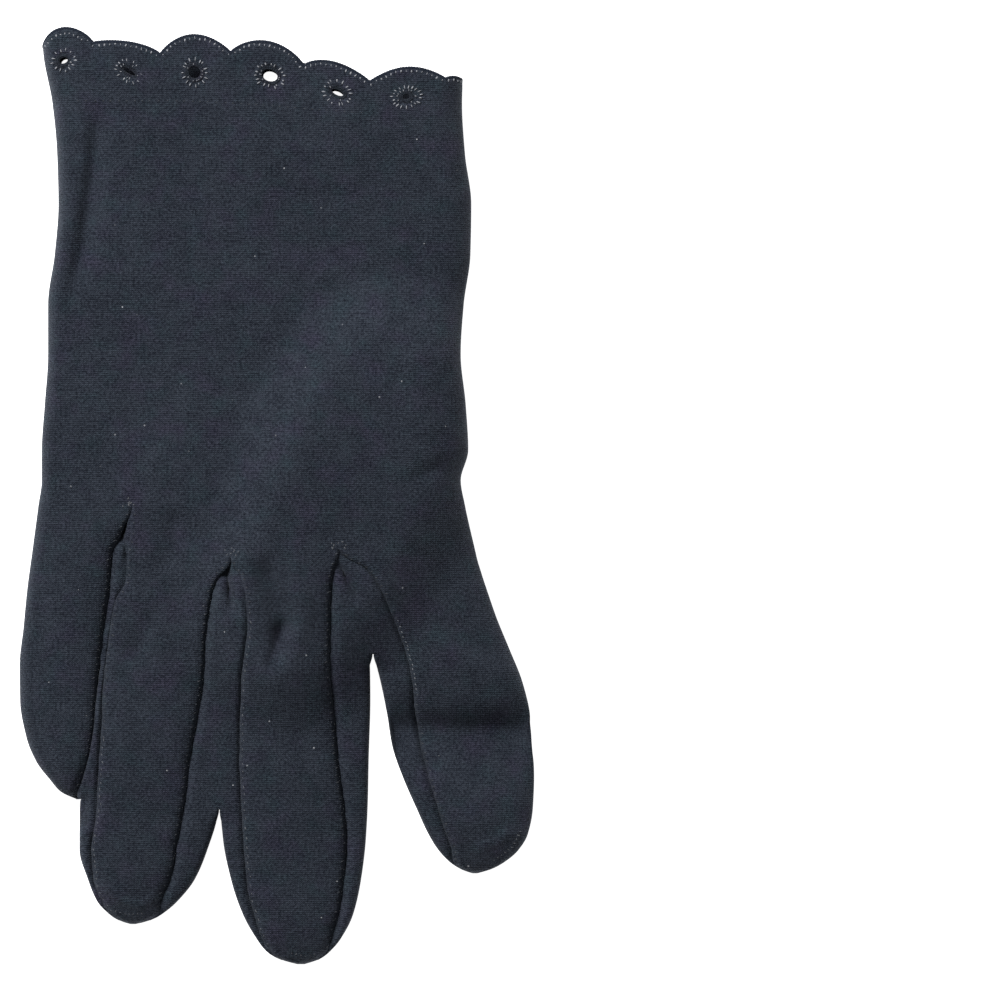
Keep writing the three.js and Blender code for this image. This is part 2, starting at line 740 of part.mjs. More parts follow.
// One eyelet's rim: a whipped ring that stands in its hole through the outer cloth and the facing.
function eyeletRim(row, low, high) {
  const { wide, tall } = eyeletSize(row);
  const mean = (wide + tall) / 2;
  const soft = EYELET_RIM * 0.3;
  const profile = [
    [mean, low],
    [mean + EYELET_RIM, low],
    [mean + EYELET_RIM, high - soft],
    [mean + EYELET_RIM - soft, high],
    [mean + soft, high],
    [mean, high - soft],
    [mean, low],
  ].map(([r, z]) => new THREE.Vector2(r, z));
  const geometry = new THREE.LatheGeometry(profile, RIM_SIDES);
  geometry.rotateX(Math.PI / 2);
  const reach = mean + EYELET_RIM;
  geometry.scale((wide + EYELET_RIM) / reach, (tall + EYELET_RIM) / reach, 1);
  return geometry;
}

function eyelets() {
  const rims = [];
  EYELETS.forEach((row, i) => {
    const x = row.across * HAND_WIDTH;
    const y = row.up * HAND_LENGTH;
    const finger = FINGERS.find((f) => x < stripEdge(f, "right", 1, y)) ?? FINGERS[FINGERS.length - 1];
    const edge = Math.min(x - handEdge("left", y), handEdge("right", y) - x);
    const dip = edge < EDGE_ROUND ? 1 - Math.sqrt(1 - (1 - edge / EDGE_ROUND) ** 2) : 0;
    const crown = backHeight(finger, 0.5, x, y);
    const half = (crown - PALM_LEVEL) / 2;
    const back = crown - dip * half;
    const palm = PALM_LEVEL + dip * half;
    const faces = [
      ["back", back - STEP - WALL / 2, back + WALL / 2 + EYELET_PROUD],
      ["palm", palm - WALL / 2 + CLEARANCE / 2, palm + STEP + WALL / 2],
    ];
    for (const [face, low, high] of faces) {
      const mesh = new THREE.Mesh(eyeletRim(row, low, high), THREAD);
      mesh.name = "eyelet_" + face + "_" + (i + 1);
      mesh.rotation.z = radians(row.turn);
      mesh.position.set(x, y, 0);
      rims.push(mesh);
    }
  });
  return rims;
}

// Assembly

const CLOTH = new THREE.MeshStandardMaterial({ color: 0x2e323c, roughness: 0.95, metalness: 0 });
const THREAD = new THREE.MeshStandardMaterial({ color: 0x24272f, roughness: 0.7, metalness: 0 });

function cloth(name, solid) {
  const mesh = new THREE.Mesh(geometryOf(solid), CLOTH);
  mesh.name = name;
  return mesh;
}

const edgeCutters = [beyondScallops(), ...EYELETS.map(eyeletHole)];
const mouth = thumbMouth();

const glove = new THREE.Group();
glove.add(cloth("trank_back", trank(1, edgeCutters)));
glove.add(cloth("trank_palm", trank(-1, [...edgeCutters, mouth])));
glove.add(cloth("thumb", thumb(mouth)));
for (const crotch of CROTCHES) glove.add(cloth("fourchette_" + crotch.name, fourchette(crotch)));
glove.add(cloth("cuff_facing", cuffFacing(edgeCutters)));
glove.add(...eyelets());

// The origin is under the middle of the glove, on the surface that it lies on.
const box = new THREE.Box3().setFromObject(glove, true);
const middle = box.getCenter(new THREE.Vector3());
glove.position.set(-middle.x, -middle.y, -box.min.z);

export default glove;
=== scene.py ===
"""A wrist length dress glove of black knitted cloth, lying flat with its back up.

Every length is in metres. +Z is up from the surface, +Y runs to the cuff and +X to the index finger.
The plan is drawn from the root line of the fingers (y = 0) and the middle of the hand (x = 0), and one
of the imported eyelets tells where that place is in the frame.
"""

import logging
import math
import random
from dataclasses import dataclass
from enum import Enum
from typing import Callable, Sequence

import bmesh
import bpy
from mathutils import Matrix, Vector, noise


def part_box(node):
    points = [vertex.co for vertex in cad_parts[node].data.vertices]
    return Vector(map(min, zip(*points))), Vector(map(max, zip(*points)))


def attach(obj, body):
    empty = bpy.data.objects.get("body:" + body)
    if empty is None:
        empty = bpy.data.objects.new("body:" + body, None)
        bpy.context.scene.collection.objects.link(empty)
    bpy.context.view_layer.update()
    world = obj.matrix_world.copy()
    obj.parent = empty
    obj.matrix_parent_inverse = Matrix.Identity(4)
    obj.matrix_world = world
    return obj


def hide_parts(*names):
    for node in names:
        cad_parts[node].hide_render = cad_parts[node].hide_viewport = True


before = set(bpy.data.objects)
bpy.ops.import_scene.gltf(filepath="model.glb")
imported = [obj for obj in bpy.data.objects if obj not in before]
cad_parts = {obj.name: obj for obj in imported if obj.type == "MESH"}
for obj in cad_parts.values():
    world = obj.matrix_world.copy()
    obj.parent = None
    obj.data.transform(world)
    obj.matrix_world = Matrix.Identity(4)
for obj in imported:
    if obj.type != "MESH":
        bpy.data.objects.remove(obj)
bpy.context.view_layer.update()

LOG = logging.getLogger("dress_glove")
MM = 0.001
BODY = "root"
UV_NAME = "knit"
CLOTH_START = 300.0
FACING_START = 500.0
BEAD_FACES = (5, 6)

Spot = tuple[Vector, tuple[float, float]]
Colour = tuple[float, float, float]
Size = tuple[float, float, float]
Piece = bpy.types.Object
Socket = bpy.types.NodeSocket


class Face(Enum):
    """A face of the glove, with the sign of its outward direction."""

    BACK = 1
    PALM = -1


class Thread(Enum):
    """How pale a run of sewing thread looks: the dark thread's own colour, or that colour lightened by a
    painted glint.
    """

    DARK = "dark"
    PALE = "pale"
    BRIGHT = "bright"


class Side(Enum):
    """A side of a finger seen from above, with the sign of the way in from it."""

    LEFT = 1
    RIGHT = -1


def clamp(value: float, low: float, high: float) -> float:
    """Keep a number between two others.

    Args:
        value: the number.
        low: the least it may be.
        high: the most it may be.

    Returns:
        The number, or the limit it passed.
    """
    return min(max(value, low), high)


def mix(a: float, b: float, share: float) -> float:
    """Go a share of the way from one number to another.

    Args:
        a: the number at share 0.
        b: the number at share 1.
        share: how far to go.

    Returns:
        The number at that share.
    """
    return a + (b - a) * share


def ease(share: float) -> float:
    """Turn a straight share into one that starts and ends level.

    Args:
        share: any number, held to 0 to 1.

    Returns:
        The eased share.
    """
    s = clamp(share, 0.0, 1.0)
    return s * s * (3 - 2 * s)


@dataclass(frozen=True)
class Table:
    """Rows of shares under named columns; the first column is the station."""

    columns: tuple[str, ...]
    rows: tuple[tuple[float, ...], ...]

    def read(self, name: str, at: float) -> float:
        """Read a column at a station, on a smooth curve that never overshoots its rows.

        Args:
            name: the column.
            at: the station.

        Returns:
            The column's value there.
        """
        rows = self.rows
        c = self.columns.index(name)
        last = len(rows) - 1
        if at <= rows[0][0]:
            return rows[0][c]
        if at >= rows[last][0]:
            return rows[last][c]
        i = 0
        while rows[i + 1][0] < at:
            i += 1
        span = rows[i + 1][0] - rows[i][0]
        t = (at - rows[i][0]) / span
        bend = self._slope(c, i) * span * t * (1 - t) ** 2 - self._slope(c, i + 1) * span * t * t * (1 - t)
        return mix(rows[i][c], rows[i + 1][c], t * t * (3 - 2 * t)) + bend

    def _chord(self, c: int, k: int) -> float:
        """The slope of the straight line from row k to the next."""
        return (self.rows[k + 1][c] - self.rows[k][c]) / (self.rows[k + 1][0] - self.rows[k][0])

    def _slope(self, c: int, k: int) -> float:
        """The curve's slope at row k, level where the column turns round.

        Args:
            c: the column's number.
            k: the row's number.

        Returns:
            The slope.
        """
        if k == 0:
            return self._chord(c, 0)
        if k == len(self.rows) - 1:
            return self._chord(c, k - 1)
        before, after = self._chord(c, k - 1), self._chord(c, k)
        return 0.0 if before * after <= 0 else 2 * before * after / (before + after)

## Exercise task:
Going down the listing above, begin printing at the line with "for node in" and finish with the line with "BEAD_FACES = (5, 6)", exactly as they appear.

## The answer:
    for node in names:
        cad_parts[node].hide_render = cad_parts[node].hide_viewport = True


before = set(bpy.data.objects)
bpy.ops.import_scene.gltf(filepath="model.glb")
imported = [obj for obj in bpy.data.objects if obj not in before]
cad_parts = {obj.name: obj for obj in imported if obj.type == "MESH"}
for obj in cad_parts.values():
    world = obj.matrix_world.copy()
    obj.parent = None
    obj.data.transform(world)
    obj.matrix_world = Matrix.Identity(4)
for obj in imported:
    if obj.type != "MESH":
        bpy.data.objects.remove(obj)
bpy.context.view_layer.update()

LOG = logging.getLogger("dress_glove")
MM = 0.001
BODY = "root"
UV_NAME = "knit"
CLOTH_START = 300.0
FACING_START = 500.0
BEAD_FACES = (5, 6)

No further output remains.